24 team playoff with the best 8 gets byes. Rounds start with the higher ranked team at home. All conferences included. Infinitely better than meaningless bowl games when a team, like UCF, can go 13-0 and not have a chance to prove if they're legit.

Go to that format and college football will go the way of college basketball. College basketball regular season is basically meaningless and has become a one month of year sport in March. Same would happen to college football as nobody would pay attention to the regular season and just focus on the playoffs for one month. Also, if you go to 24 team playoff you would have to shorten the regular season.
 
If they had every round except for the final at the higher seed's home field, there wouldn't be any attendance problems. Also, No player expecting to get taken early in the draft is going to want to sit out the playoffs. Every players goal is to win championships. That argument is just silly. Finally, teams want to be conference champions. They aren't going to rest guys during the conference championship games.
 
There no reason why the the playoff would have to be 32 teams. If you expanded it to eight teams, you wouldn't have many of the things people are concerned about.
 
24 team playoff with the best 8 gets byes. Rounds start with the higher ranked team at home. All conferences included. Infinitely better than meaningless bowl games when a team, like UCF, can go 13-0 and not have a chance to prove if they're legit.
Terrible idea!
 
Go to a 10-game regular season with two OOC games. It would not be a problem.
Except all of the teams that don't make the playoffs will lose a home game ($). The rich will get richer and the poor will get poorer. Basically, it would end up being the same teams in the playoffs every year.
 
There are many formats that are infinitely better than the joke that is in place now.
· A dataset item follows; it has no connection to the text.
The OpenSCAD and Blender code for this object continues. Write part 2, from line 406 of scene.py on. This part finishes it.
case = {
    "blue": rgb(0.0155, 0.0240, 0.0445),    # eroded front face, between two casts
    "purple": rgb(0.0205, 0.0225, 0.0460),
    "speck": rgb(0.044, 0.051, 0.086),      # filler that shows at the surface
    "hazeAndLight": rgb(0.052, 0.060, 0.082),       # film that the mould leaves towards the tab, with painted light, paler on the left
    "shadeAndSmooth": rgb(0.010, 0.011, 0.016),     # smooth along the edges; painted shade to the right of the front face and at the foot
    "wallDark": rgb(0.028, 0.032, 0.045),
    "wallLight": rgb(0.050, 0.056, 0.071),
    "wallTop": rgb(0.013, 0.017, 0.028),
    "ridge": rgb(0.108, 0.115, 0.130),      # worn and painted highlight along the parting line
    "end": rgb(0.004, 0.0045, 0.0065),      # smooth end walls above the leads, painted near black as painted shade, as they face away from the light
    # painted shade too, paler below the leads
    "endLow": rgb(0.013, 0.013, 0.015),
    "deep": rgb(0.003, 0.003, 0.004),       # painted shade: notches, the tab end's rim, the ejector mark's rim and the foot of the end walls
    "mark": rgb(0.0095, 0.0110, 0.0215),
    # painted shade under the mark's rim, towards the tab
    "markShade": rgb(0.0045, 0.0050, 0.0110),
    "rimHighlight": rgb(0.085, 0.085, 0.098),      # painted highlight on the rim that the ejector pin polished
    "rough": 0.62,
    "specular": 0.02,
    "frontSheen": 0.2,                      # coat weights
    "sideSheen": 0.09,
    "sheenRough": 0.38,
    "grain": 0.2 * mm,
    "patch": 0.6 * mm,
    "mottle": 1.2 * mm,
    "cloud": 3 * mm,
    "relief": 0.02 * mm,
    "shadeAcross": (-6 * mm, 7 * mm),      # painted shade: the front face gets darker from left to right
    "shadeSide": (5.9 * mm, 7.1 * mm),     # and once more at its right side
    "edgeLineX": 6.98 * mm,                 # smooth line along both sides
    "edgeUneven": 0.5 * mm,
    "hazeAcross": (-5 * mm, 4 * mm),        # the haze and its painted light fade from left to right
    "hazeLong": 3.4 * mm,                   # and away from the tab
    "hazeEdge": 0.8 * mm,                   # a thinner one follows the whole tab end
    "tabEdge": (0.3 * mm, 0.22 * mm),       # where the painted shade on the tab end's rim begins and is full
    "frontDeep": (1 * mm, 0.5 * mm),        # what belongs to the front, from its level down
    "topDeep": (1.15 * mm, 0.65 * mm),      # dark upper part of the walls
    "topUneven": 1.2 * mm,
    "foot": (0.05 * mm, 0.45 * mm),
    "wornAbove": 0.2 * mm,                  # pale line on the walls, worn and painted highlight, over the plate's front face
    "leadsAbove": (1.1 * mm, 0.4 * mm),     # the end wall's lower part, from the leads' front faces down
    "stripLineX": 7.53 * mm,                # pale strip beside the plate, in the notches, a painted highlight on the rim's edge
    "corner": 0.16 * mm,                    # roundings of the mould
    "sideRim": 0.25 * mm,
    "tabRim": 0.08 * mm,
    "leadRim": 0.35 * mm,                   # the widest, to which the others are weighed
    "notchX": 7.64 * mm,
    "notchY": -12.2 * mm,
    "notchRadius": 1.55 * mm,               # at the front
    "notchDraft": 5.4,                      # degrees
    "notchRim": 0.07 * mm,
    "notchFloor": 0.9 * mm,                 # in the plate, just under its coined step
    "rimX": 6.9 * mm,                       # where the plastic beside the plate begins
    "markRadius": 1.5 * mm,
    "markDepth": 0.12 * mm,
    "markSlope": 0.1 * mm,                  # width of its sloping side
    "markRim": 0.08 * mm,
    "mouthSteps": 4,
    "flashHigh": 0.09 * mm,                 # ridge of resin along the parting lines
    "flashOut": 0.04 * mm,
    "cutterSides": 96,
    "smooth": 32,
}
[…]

And you would still complain if PSU was ranked #25. The current system is fine. The only way it would be better is there was ONE More round and it was 8 teams. Conference winners would be automatic with 3 at large bids.
 
I'd rather go to a NY 6 bowl than lost in the 2nd round of a 6 round playoff.

No team outside the top 4-5 has a prayer to win 5 or 6 straight against top 25 teams. Would be largely massively boring.
Interesting, since the 7 seed has won FCS multiple times. I'm all for it.
 
Except all of the teams that don't make the playoffs will lose a home game ($). The rich will get richer and the poor will get poorer. Basically, it would end up being the same teams in the playoffs every year.
Once a format is agreed upon the rest is negotiation. No reason for the poor to loose revenue. Splits/shares can fix that.
 
I love how people claim this would make the regular season meaningless. If that's the case why are we watching Penn State after they lost to Michigan State?

8 teams does not include all conference winners which means it's still a joke. 16 is the least that should be acceptable. 24 is perfect.
 
Interesting, since the 7 seed has won FCS multiple times. I'm all for it.

Silly analogy. Do you actually think that the playoff committee for FCS has any qualifications or that the teams involved have any kind of comps that even the FBS has?

Like tOSU played Oklahoma in FBS -- that's a measure of the top of the Big Ten vs Big 12.

Notre Dame (as much as I hate them) also crosses conferences and provides a benchmark.

FCS teams aren't even generally on TV - there's no realalistic way that they could be ranked 1-25 except by computer.

Simply ridiculous -- if a 7 seed in FCS won multiple times it's because the seeding was idiotic, not because the format was right.
 
Silly analogy. Do you actually think that the playoff committee for FCS has any qualifications or that the teams involved have any kind of comps that even the FBS has?

Like tOSU played Oklahoma in FBS -- that's a measure of the top of the Big Ten vs Big 12.

Notre Dame (as much as I hate them) also crosses conferences and provides a benchmark.

FCS teams aren't even generally on TV - there's no realalistic way that they could be ranked 1-25 except by computer.

Simply ridiculous -- if a 7 seed in FCS won multiple times it's because the seeding was idiotic, not because the format was right.

A 7 seed could absolutely win a playoff in BCS. Look at Penn State and USC last year--USC was ranked 9th because of early losses and could have beat anyone in the country at the end.
 
A 7 seed could absolutely win a playoff in BCS. Look at Penn State and USC last year--USC was ranked 9th because of early losses and could have beat anyone in the country at the end.
I imagine several years ago Utah might have been a 7 seed. Maybe Boise too. Lol. It’s rsther silly to think anyone in the top Ten cant beat a higher seed.

Funny....MSU almost beat Bama last week...and with a bit smarter late play might have.
 
A 7 seed could absolutely win a playoff in BCS. Look at Penn State and USC last year--USC was ranked 9th because of early losses and could have beat anyone in the country at the end.
Sure they could.

By the way there is no more BCS and hasn't been for years.

USC would have had little chance (very little) against Clemson & Alabama last year.

Recall: We beat tOSU barely, at home. We lost to USC barely, on a neutral field. tOSU got absolutely destroyed in round 1 of playoffs.

It's fair to argue that USC, PSU, and tOSU were all pretty close, and that any one of them could have had the 4th spot.

But in reality if they were all pretty close to equal, which was proven on the field -- none of them would have a chance to beat BOTH of the the top 2 teams .

It's still quite true that the top 2 teams are not always as good as last year's top 2 were.
 
BCS was supposed to be FBS--my mistake but that should have been clear
USC absolutely could have beat Bama or Clemson. That doesn't mean they WOULD have but they could have
This year a ton of teams could win if given the chance. Even Bama isn't elite this year...probably their worst team in in 5 years. Yes, that's still better than pretty much everyone but they aren't unbeatable. See A&M and Miss State. These games are also very different when coaches don't get multiple weeks to prep.
Sure the top 2-4 seeds should win but that's why people like the playoffs because some years they don't and a mid-level seed can win. Meaningful games vs exhibitions is the real discussion. I just hope star players skip their last game so the bowl collapse. Hopefully Saquon follows Fournette & McCaffrey.